What you will do: Extract the complete data exactly as given.

====== Provided data ======

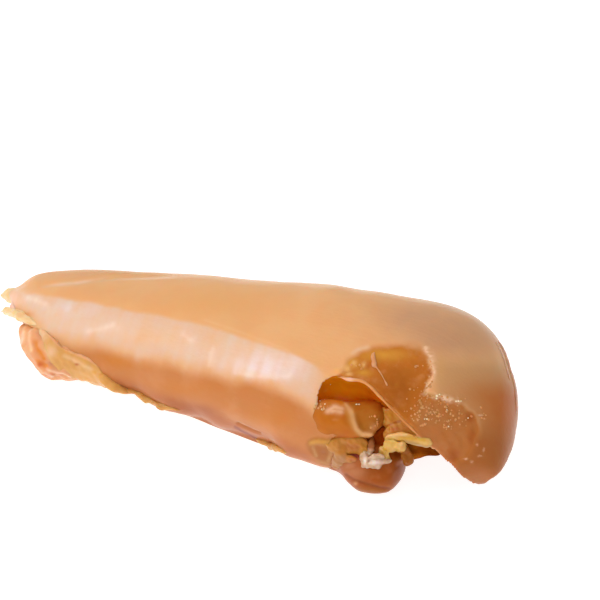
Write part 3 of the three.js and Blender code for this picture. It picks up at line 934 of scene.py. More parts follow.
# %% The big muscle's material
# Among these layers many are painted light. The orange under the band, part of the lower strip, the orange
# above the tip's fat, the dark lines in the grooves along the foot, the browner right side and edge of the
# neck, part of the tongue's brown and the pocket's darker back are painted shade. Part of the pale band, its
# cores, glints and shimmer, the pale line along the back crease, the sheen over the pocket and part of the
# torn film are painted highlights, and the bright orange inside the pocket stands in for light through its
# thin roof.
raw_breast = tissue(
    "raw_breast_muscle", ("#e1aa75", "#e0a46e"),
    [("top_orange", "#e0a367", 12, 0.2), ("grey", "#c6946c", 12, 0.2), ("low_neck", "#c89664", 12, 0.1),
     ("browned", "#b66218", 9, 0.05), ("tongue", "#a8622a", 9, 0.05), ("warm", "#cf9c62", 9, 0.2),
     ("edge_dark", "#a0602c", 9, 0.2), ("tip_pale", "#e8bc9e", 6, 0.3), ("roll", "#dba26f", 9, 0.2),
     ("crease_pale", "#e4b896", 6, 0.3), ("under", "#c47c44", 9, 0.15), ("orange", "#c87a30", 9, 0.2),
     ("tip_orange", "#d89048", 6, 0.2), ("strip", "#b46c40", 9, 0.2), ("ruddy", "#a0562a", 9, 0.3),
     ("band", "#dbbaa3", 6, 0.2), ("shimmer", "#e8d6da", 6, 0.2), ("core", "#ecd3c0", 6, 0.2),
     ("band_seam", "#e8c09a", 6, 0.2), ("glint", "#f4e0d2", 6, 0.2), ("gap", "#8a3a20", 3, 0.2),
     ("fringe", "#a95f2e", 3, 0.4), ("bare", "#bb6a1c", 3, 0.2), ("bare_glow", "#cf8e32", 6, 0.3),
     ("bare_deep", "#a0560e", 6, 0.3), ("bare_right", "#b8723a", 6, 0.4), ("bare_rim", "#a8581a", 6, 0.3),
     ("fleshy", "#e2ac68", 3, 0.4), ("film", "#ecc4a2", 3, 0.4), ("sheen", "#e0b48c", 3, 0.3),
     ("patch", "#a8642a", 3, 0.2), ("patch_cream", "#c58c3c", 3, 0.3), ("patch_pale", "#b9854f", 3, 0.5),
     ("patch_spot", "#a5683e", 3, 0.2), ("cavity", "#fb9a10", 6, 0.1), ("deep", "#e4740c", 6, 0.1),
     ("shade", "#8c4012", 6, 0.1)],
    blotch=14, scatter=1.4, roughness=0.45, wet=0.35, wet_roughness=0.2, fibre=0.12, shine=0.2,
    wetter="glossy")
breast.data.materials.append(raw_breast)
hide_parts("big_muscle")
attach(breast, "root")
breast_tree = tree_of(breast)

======

The completed task:
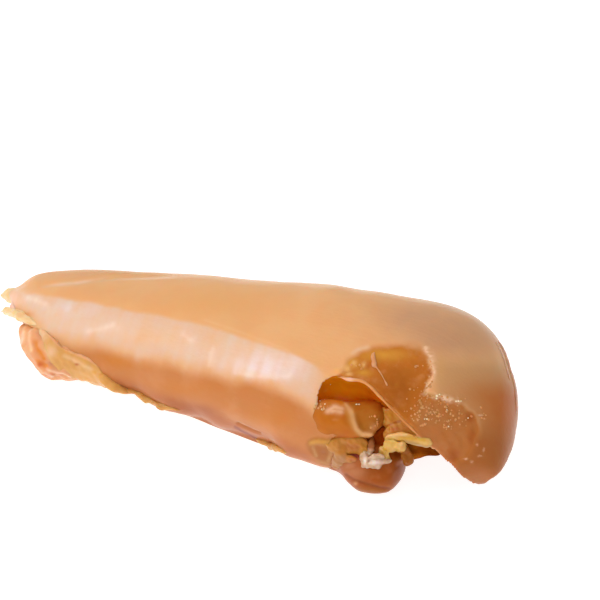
Write part 3 of the three.js and Blender code for this picture. It picks up at line 934 of scene.py. More parts follow.
# %% The big muscle's material
# Among these layers many are painted light. The orange under the band, part of the lower strip, the orange
# above the tip's fat, the dark lines in the grooves along the foot, the browner right side and edge of the
# neck, part of the tongue's brown and the pocket's darker back are painted shade. Part of the pale band, its
# cores, glints and shimmer, the pale line along the back crease, the sheen over the pocket and part of the
# torn film are painted highlights, and the bright orange inside the pocket stands in for light through its
# thin roof.
raw_breast = tissue(
    "raw_breast_muscle", ("#e1aa75", "#e0a46e"),
    [("top_orange", "#e0a367", 12, 0.2), ("grey", "#c6946c", 12, 0.2), ("low_neck", "#c89664", 12, 0.1),
     ("browned", "#b66218", 9, 0.05), ("tongue", "#a8622a", 9, 0.05), ("warm", "#cf9c62", 9, 0.2),
     ("edge_dark", "#a0602c", 9, 0.2), ("tip_pale", "#e8bc9e", 6, 0.3), ("roll", "#dba26f", 9, 0.2),
     ("crease_pale", "#e4b896", 6, 0.3), ("under", "#c47c44", 9, 0.15), ("orange", "#c87a30", 9, 0.2),
     ("tip_orange", "#d89048", 6, 0.2), ("strip", "#b46c40", 9, 0.2), ("ruddy", "#a0562a", 9, 0.3),
     ("band", "#dbbaa3", 6, 0.2), ("shimmer", "#e8d6da", 6, 0.2), ("core", "#ecd3c0", 6, 0.2),
     ("band_seam", "#e8c09a", 6, 0.2), ("glint", "#f4e0d2", 6, 0.2), ("gap", "#8a3a20", 3, 0.2),
     ("fringe", "#a95f2e", 3, 0.4), ("bare", "#bb6a1c", 3, 0.2), ("bare_glow", "#cf8e32", 6, 0.3),
     ("bare_deep", "#a0560e", 6, 0.3), ("bare_right", "#b8723a", 6, 0.4), ("bare_rim", "#a8581a", 6, 0.3),
     ("fleshy", "#e2ac68", 3, 0.4), ("film", "#ecc4a2", 3, 0.4), ("sheen", "#e0b48c", 3, 0.3),
     ("patch", "#a8642a", 3, 0.2), ("patch_cream", "#c58c3c", 3, 0.3), ("patch_pale", "#b9854f", 3, 0.5),
     ("patch_spot", "#a5683e", 3, 0.2), ("cavity", "#fb9a10", 6, 0.1), ("deep", "#e4740c", 6, 0.1),
     ("shade", "#8c4012", 6, 0.1)],
    blotch=14, scatter=1.4, roughness=0.45, wet=0.35, wet_roughness=0.2, fibre=0.12, shine=0.2,
    wetter="glossy")
breast.data.materials.append(raw_breast)
hide_parts("big_muscle")
attach(breast, "root")
breast_tree = tree_of(breast)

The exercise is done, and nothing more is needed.